Find the string "piece" and gather every line that holds it.

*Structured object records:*
────────

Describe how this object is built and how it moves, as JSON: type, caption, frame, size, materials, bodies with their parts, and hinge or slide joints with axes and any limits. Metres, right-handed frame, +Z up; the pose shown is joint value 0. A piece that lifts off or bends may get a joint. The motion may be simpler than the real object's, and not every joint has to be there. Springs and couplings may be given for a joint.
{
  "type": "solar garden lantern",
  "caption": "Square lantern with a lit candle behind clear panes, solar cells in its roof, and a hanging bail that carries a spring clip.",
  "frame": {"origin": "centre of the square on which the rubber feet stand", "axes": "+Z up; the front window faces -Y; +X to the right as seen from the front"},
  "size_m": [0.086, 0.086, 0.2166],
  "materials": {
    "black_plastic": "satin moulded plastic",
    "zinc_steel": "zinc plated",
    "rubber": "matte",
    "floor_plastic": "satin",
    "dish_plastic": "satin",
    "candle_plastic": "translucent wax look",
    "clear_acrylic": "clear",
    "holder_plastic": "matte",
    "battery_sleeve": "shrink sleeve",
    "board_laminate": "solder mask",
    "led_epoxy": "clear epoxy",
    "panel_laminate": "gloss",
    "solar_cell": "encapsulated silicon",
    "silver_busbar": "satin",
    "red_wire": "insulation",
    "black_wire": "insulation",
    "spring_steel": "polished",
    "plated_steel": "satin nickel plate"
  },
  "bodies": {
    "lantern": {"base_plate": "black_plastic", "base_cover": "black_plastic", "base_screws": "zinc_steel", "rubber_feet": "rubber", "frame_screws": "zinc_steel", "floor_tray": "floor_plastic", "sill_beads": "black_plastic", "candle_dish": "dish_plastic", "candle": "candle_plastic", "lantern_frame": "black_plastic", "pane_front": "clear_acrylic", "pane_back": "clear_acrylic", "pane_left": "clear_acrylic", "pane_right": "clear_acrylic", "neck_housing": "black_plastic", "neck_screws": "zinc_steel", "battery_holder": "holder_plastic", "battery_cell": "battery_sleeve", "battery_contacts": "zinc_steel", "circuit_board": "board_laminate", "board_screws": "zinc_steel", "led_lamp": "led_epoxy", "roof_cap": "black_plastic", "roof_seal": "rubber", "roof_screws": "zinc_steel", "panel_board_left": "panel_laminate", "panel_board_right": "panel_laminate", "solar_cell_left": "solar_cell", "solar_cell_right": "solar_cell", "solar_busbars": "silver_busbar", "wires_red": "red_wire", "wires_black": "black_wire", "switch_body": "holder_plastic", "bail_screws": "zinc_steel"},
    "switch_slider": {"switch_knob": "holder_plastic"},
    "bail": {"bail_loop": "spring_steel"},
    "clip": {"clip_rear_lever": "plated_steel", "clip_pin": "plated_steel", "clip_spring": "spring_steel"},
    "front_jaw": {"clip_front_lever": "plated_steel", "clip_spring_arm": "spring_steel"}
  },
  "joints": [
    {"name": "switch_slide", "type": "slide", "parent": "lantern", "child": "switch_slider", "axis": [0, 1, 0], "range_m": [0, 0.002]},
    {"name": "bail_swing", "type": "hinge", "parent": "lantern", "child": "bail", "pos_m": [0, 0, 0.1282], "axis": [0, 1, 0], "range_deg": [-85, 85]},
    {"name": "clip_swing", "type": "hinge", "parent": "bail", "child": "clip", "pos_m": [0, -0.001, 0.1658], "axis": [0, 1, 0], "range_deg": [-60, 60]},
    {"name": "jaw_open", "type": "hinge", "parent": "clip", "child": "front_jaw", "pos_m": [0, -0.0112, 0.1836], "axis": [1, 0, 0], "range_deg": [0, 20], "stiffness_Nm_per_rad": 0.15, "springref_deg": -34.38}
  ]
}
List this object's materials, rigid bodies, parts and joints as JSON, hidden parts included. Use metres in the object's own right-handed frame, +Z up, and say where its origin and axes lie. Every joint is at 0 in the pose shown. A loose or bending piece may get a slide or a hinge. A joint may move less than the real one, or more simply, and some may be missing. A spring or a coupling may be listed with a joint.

────────

*The result:*
Describe how this object is built and how it moves, as JSON: type, caption, frame, size, materials, bodies with their parts, and hinge or slide joints with axes and any limits. Metres, right-handed frame, +Z up; the pose shown is joint value 0. A piece that lifts off or bends may get a joint. The motion may be simpler than the real object's, and not every joint has to be there. Springs and couplings may be given for a joint.
List this object's materials, rigid bodies, parts and joints as JSON, hidden parts included. Use metres in the object's own right-handed frame, +Z up, and say where its origin and axes lie. Every joint is at 0 in the pose shown. A loose or bending piece may get a slide or a hinge. A joint may move less than the real one, or more simply, and some may be missing. A spring or a coupling may be listed with a joint.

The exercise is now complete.